Re: [RFC] simple_lmk: Introduce Simple Low Memory Killer for Android
From: Michal Hocko
Date: Tue Mar 12 2019 - 12:49:01 EST
On Tue 12-03-19 09:37:41, Sultan Alsawaf wrote:
> On Tue, Mar 12, 2019 at 09:05:32AM +0100, Michal Hocko wrote:
> > The only way to control the OOM behavior pro-actively is to throttle
> > allocation speed. We have memcg high limit for that purpose. Along with
> > PSI, I can imagine a reasonably working user space early oom
> > notifications and reasonable acting upon that.
>
> The issue with pro-active memory management that prompted me to create this was
> poor memory utilization. All of the alternative means of reclaiming pages in the
> page allocator's slow path turn out to be very useful for maximizing memory
> utilization, which is something that we would have to forgo by relying on a
> purely pro-active solution.
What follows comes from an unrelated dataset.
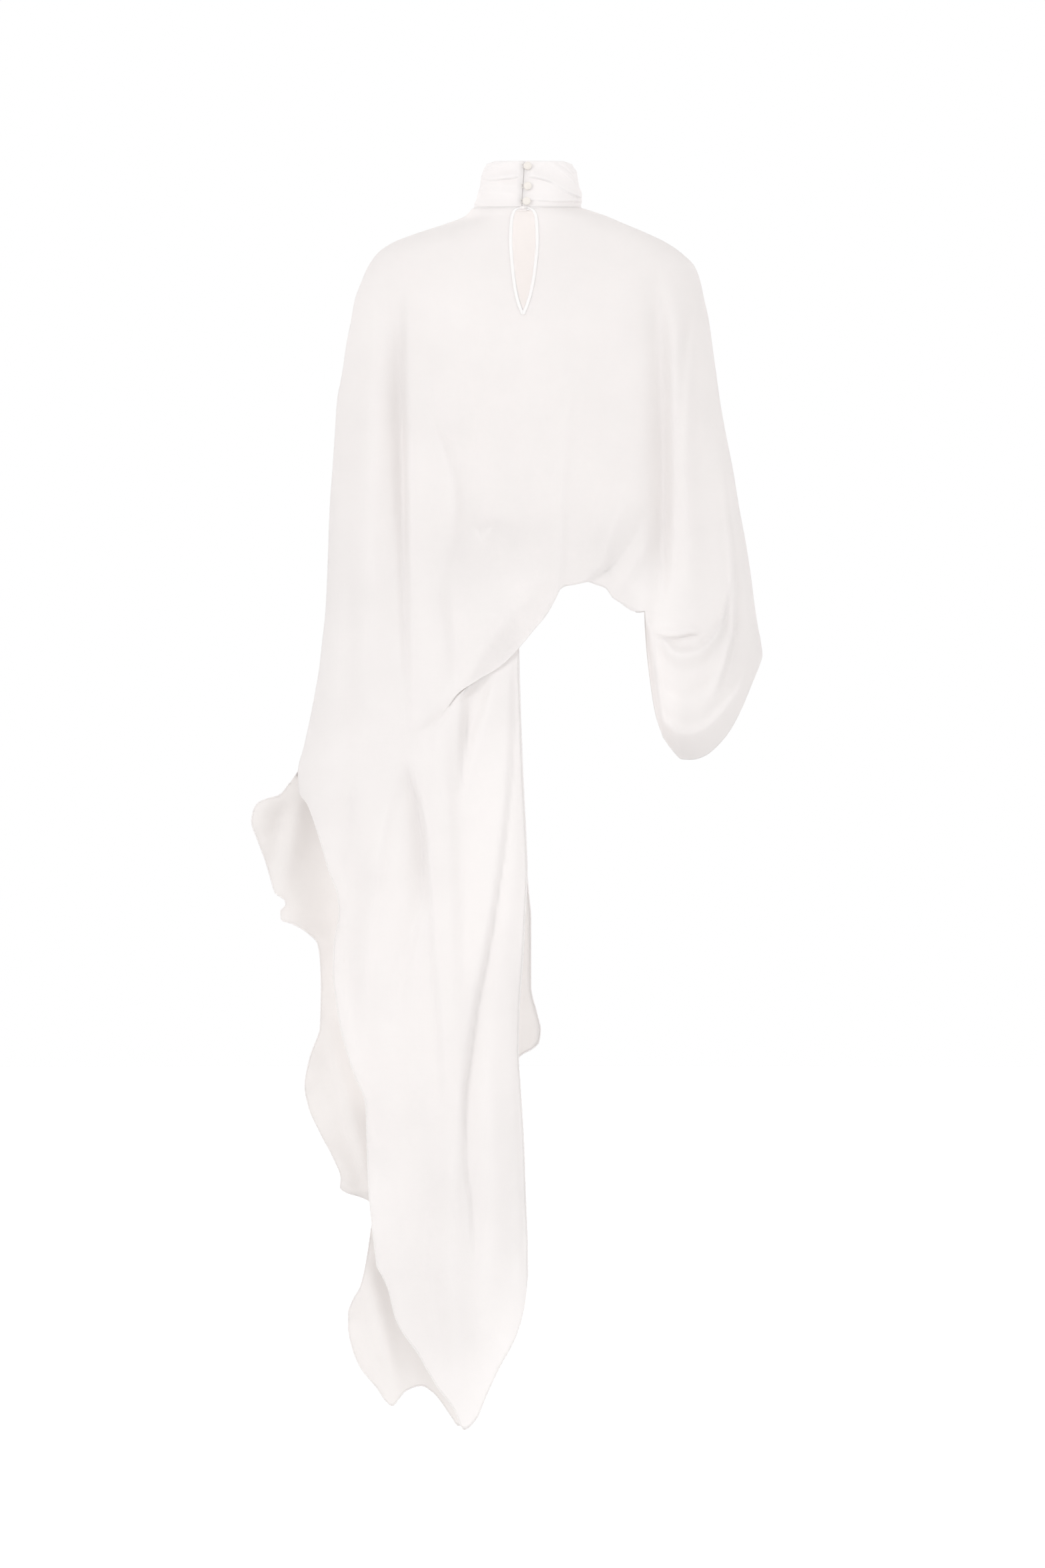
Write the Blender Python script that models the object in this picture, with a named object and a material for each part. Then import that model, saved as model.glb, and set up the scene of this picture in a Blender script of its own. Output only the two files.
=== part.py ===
"""A cape blouse, worn shape with no wearer, seen from behind in its photograph.

Lengths in the tables are millimetres. X runs to the wearer's right, Y to the wearer's front, Z up,
from the middle of the neck's base. Each sheet is a grid whose corners are placed by the functions
below, then given its thickness.
"""
import bmesh
import bpy
import numpy as np
from mathutils import Matrix

for old in list(bpy.data.objects):
    bpy.data.objects.remove(old, do_unlink=True)

MM = 0.001
CLOTH = 1.5  # wall of the shell and its lining cloth
COLLAR_WALL = 2.4  # draped collar, two layers
SEAM_GAP = 0.3  # between two pieces sewn together


def curve(*points):
    """A smooth function through the points (x, y) that never swings past them."""
    table = np.array(sorted(points), float)
    xs, ys = table[:, 0], table[:, 1]
    steps, slopes = np.diff(xs), np.diff(ys) / np.diff(xs)
    tangents = np.zeros_like(ys)
    tangents[0], tangents[-1] = slopes[0], slopes[-1]
    for k in range(1, len(xs) - 1):
        before, after = slopes[k - 1], slopes[k]
        if before * after > 0:
            a, b = 2 * steps[k] + steps[k - 1], steps[k] + 2 * steps[k - 1]
            tangents[k] = (a + b) / (a / before + b / after)

    def value(x):
        x = np.clip(np.asarray(x, float), xs[0], xs[-1])
        k = np.clip(np.searchsorted(xs, x) - 1, 0, len(steps) - 1)
        h = steps[k]
        p = (x - xs[k]) / h
        return (
            ys[k] * (1 + 2 * p) * (1 - p) ** 2
            + tangents[k] * h * p * (1 - p) ** 2
            + ys[k + 1] * p * p * (3 - 2 * p)
            - tangents[k + 1] * h * p * p * (1 - p)
        )

    return value


def ease(x, start, end):
    p = np.clip((x - start) / (end - start), 0, 1)
    return p * p * (3 - 2 * p)


# The body's outline over height, z: its left and right edges (the shoulder and arm seams), the line
# of its middle, how far it reaches back and to the front, and the seam's own y.
LEFT_X = curve(
    (-1, -67), (-12, -78), (-21, -100), (-34, -140), (-48, -176), (-61, -195), (-79, -208), (-97, -216),
    (-124, -226), (-151, -231), (-187, -238), (-223, -243), (-259, -250), (-304, -253), (-349, -256),
    (-403, -260), (-457, -262), (-511, -264), (-547, -266), (-583, -270), (-619, -274), (-655, -280),
    (-691, -287), (-727, -295), (-760, -303), (-1000, -306),
)
RIGHT_X = curve(
    (-1, 81), (-12, 114), (-21, 135), (-34, 166), (-48, 195), (-61, 214), (-79, 232), (-97, 239),
    (-124, 245), (-151, 251), (-187, 256), (-223, 261), (-259, 266), (-304, 274), (-349, 283),
    (-403, 292), (-457, 302), (-511, 310), (-536, 313), (-567, 318), (-585, 321.5), (-603, 323.5), (-800, 324),
)
MID_X = curve((-1, 2), (-140, 1.5), (-300, 0), (-600, -5), (-800, -3))
BACK_Y = curve(
    (-1, -69.5), (-20, -75), (-60, -88), (-100, -100), (-140, -109), (-175, -113), (-215, -114),
    (-270, -110), (-340, -103), (-400, -100), (-440, -101), (-510, -104), (-600, -106), (-760, -106),
)
FRONT_Y = curve(
    (-1, 64.5), (-20, 73), (-60, 92), (-110, 110), (-142, 120), (-175, 130), (-215, 135), (-268, 131),
    (-340, 122), (-400, 117), (-600, 115),
)
SEAM_Y = curve((-1, -2), (-34, 1), (-80, 5), (-200, 6), (-300, 10), (-450, 15), (-600, 18), (-760, 19))
ROUNDING = curve((-1, 1.0), (-60, 1.0), (-150, 0.9), (-260, 0.78), (-600, 0.72))
FRONT_TOP_DROP = 7.0  # how much lower the collar's top lies at the front

# The rows of the body, t = 0 to 10: height at the middle and at both ends.
MID_Z = curve((0, -1), (0.6, -17), (1.3, -43), (2.2, -80), (3.1, -115), (3.8, -141), (4.6, -175), (5.4, -215), (6.4, -268),
              (7.4, -330), (8.4, -390), (9.2, -440), (10, -500))
LEFT_Z = curve((0, -1), (0.6, -14), (1.3, -25), (2.2, -38), (3.1, -58), (3.8, -80), (4.6, -112), (5.4, -156), (6.4, -223),
               (7.4, -330), (8.4, -430), (9.2, -520), (10, -620))
RIGHT_Z = curve((0, -1), (0.6, -12), (1.3, -25), (2.2, -37), (3.1, -55), (3.8, -80), (4.6, -115), (5.4, -153), (6.4, -224),
                (7.4, -320), (8.4, -400), (9.2, -460), (10, -520))
DROOP = curve((0, 0), (0.35, 0.06), (0.6, 0.24), (0.8, 0.55), (0.92, 0.84), (1, 1))

# Lowest row: the back's rolled hem line and waist hem, and the front's.
BACK_LOW = curve(
    (-303, -760), (-250, -748), (-200, -730), (-139, -709), (-110, -687), (-88, -660), (-62, -642.5),
    (-29, -622), (-7, -600), (3.6, -587.5), (16, -572), (33, -551), (42, -535), (53, -515),
    (72, -510.5), (90, -507), (97, -510), (112, -515), (121.5, -528), (136, -536), (150, -541),
    (165, -544.5), (190, -545), (250, -541), (313, -536),
)
FRONT_LOW = curve(
    (-303, -760), (-220, -745), (-139, -715), (-70, -660), (-5, -585), (20, -545), (50, -502), (90, -495),
    (115, -503), (140, -526), (165, -544.5), (250, -541), (313, -536),
)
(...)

I have not had a chance to look at PSI yet, but
> unless a PSI-enabled solution allows allocations to reach the same point as when
> the OOM killer is invoked (which is contradictory to what it sets out to do),
> then it cannot take advantage of all of the alternative memory-reclaim means
> employed in the slowpath, and will result in killing a process before it is
> _really_ necessary.
If you really want to reach the real OOM situation then you can very
well rely on the in-kernel OOM killer. The only reason you want a
customized oom killer is the tasks clasification. And that is a
different story. User space hints on the victim selection has been a
topic for quite while. It never get to any conclusion as interested
parties have always lost an interest because it got hairy quickly.
> > If you design is relies on the speed of killing then it is fundamentally
> > flawed AFAICT. You cannot assume anything about how quickly a task dies.
> > It might be blocked in an uninterruptible sleep or performin an
> > operation which takes some time. Sure, oom_reaper might help here but
> > still.
>
> In theory we could instantly zap any process that is not trapped in the kernel
> at the time that the OOM killer is invoked without any consequences though, no?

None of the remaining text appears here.